But the new paradigm for fighting these fires contains an inconvenient truth. Most people don’t live in new houses, and most building codes aren’t as strict as California’s. And so, for the large majority of the approximately fifty million U.S. homes in the WUI, fire prevention falls to individual homeowners—it’s voluntary and ad hoc. “The approach that has been taken for the last quarter century has been one of, ‘Hey, something is better than nothing,’ ” Maranghides told me. “And, from a fire perspective, that is absolutely not true. Fire doesn’t work that way.” A homeowner could complete eighty per cent of fire-protection measures, potentially spending many tens of thousands of dollars on retrofits, and lose their house because of the twenty per cent that remains unfinished—in no small part because of uncontrollable, unpredictable embers.
This reality has led Maranghides to a position so logical that it reminded me of Spock, the ultra-rational character from “Star Trek.” For homes to survive fire disasters on their own, he said, people who live on the boundary with wildlands should not only clear sources of fuel from around their properties but also make a hundred per cent of potential home-hardening improvements. Even these extraordinary measures, he went on, are insufficient. No home is an island, and dense housing developments can protect themselves only if every neighbor does the same work. Such recommendations are so stringent that they may seem impossible; some of Maranghides’s colleagues in the fire-prevention world worry that the message will deter the public from trying. “You cannot pick and choose,” Maranghides told me. “The science tells us you have to do everything.”

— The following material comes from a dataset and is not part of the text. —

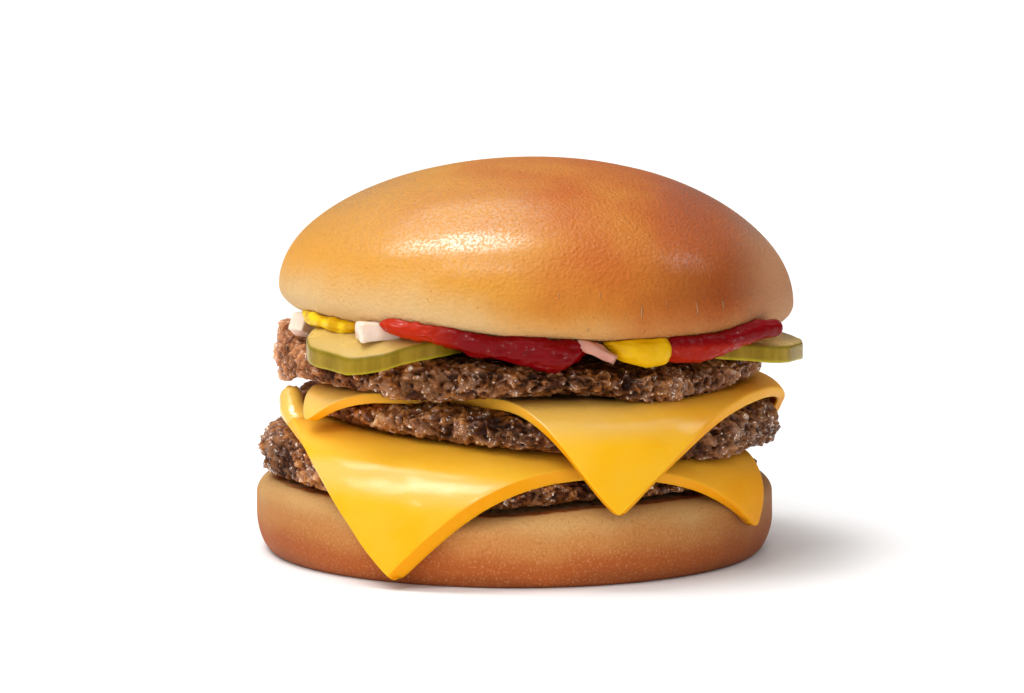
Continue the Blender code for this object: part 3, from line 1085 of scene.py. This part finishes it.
@dataclass(frozen=True)
class Patty:
    """A beef patty pressed between two levels, its rim rough with lumps.

    Each wave of the outline has a count, a size and a shift. Each swell has an angle, a half width,
    the share of the radius that it starts at, and how far it moves the floor and the roof. Each kind
    of lump has a size, a height, a groove's width and a seed's step, and each kind of fold a size, a
    height and a seed's step.
    """

    name: str
    node: str
    centre: float
    radius: float
    floor: Level
    roof: Level
    waves: tuple[tuple[int, float, float], ...]
    swells: tuple[tuple[float, float, float, float, float], ...]
    seed: int
    paleness: float
    rim_above: float = 0.14
    rim_below: float = 0.07
    roof_rings: tuple[float, ...] = (0.15, 0.3, 0.45, 0.58, 0.68)
    floor_rings: tuple[float, ...] = (0.66, 0.42, 0.2)
    lumps: tuple[tuple[float, float, float, int], ...] = ((4.2, 0.85, 0.5, 10), (2.0, 0.66, 0.45, 20))
    folds: tuple[tuple[float, float, int], ...] = ((1.5, 0.46, 60), (0.8, 0.40, 61))
    deepest: float = 1.9
    steps: int = 1020

    def outline(self, angle: Numbers) -> Numbers:
        """Radius of the rim at an angle in degrees."""
        turn = np.radians(angle)
        return self.radius * (1.0 + sum(s * np.sin(n * turn + p) for n, s, p in self.waves))

    def top(self, x: Numbers, y: Numbers) -> Numbers:
        """Height of its upper side, rounded down to half its thickness at the rim."""
        angle, distance = polar(x - self.centre, y)
        share = (distance / self.outline(angle) - 1.0 + self.rim_above) / self.rim_above
        half = (self.roof.at(x) - self.floor.at(x)) / 2.0
        return self.roof.at(x) - half * (1.0 - np.sqrt(1.0 - np.clip(share, 0.0, 1.0) ** 2))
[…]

For much of the twentieth century, forest fires tended to threaten rural communities. Over time, a particular approach to fire prevention emerged: if your house sat on a spacious parcel in or near the woods, you could work to protect it by creating a buffer around it. In the sixties, a California law supported by the state’s fire agency advanced the foundational concept of defensible space, a zone of up to a hundred feet where fuels such as brush and trees are strategically trimmed back and managed. The U.S. Forest Service eventually recommended the practice. But, throughout the decades, housing developments crept toward wildlands, the climate warmed, and fires increasingly escalated into unstoppable urban conflagrations. In the past decade, California’s most destructive fires incinerated more than fifty-seven thousand homes, commercial properties, and other structures. And, when the nearest source of fuel is not the woods but, rather, the house next door, a broader strategy is needed. Houses had to be hardened to make them less likely to go up in flames.
This past spring, I visited Maranghides at the National Fire Research Laboratory, which studies hardening strategies in a hulking, warehouse-like structure on NIST’s campus in Gaithersburg, Maryland. Enormous ventilation pipes were coiled like snakes on the roof of the building. Maranghides, bespectacled and in jeans, met me in the vestibule, where we grabbed white hard hats. From there, we entered a cavernous room with a reinforced concrete floor. A roughly fifty-square-foot air-exhaust hood—an industrial version of what one finds in home kitchens—hung from the ceiling.
A dozen researchers were gathered around a mockup of a single-story dwelling. A beige façade made from cement fibreboard featured a double-pane slider window, an asphalt-composite shingle roof, and a metal gutter. It was designed to be highly fire-resistant, in keeping with Chapter 7A and the International Wildland-Urban Interface Code. (The house was like a stage set, with scaffolding where the other three walls would have been; sensors tracked metrics such as temperature and heat flux.) But all eyes were focussed on a small shed made from corrugated steel sitting five feet from the house. Its open door, facing the dwelling, revealed stacks of wood inside.
“Stand by for ignition,” a voice announced through a loudspeaker. A man in firefighting gear approached the shed, used a propane torch to set a fire, and walked away. Within minutes, an incandescent blaze was shooting out the door toward the wall. We could hear loud crackling; embers flew about. Soon, orange-red flames began to lick the wall and the roof’s open eaves. Smoke spiralled upward. The window frame, which was made from white vinyl, started melting and then ignited. Around ten minutes into the experiment, the eaves were burning. A glass window pane fell to the ground.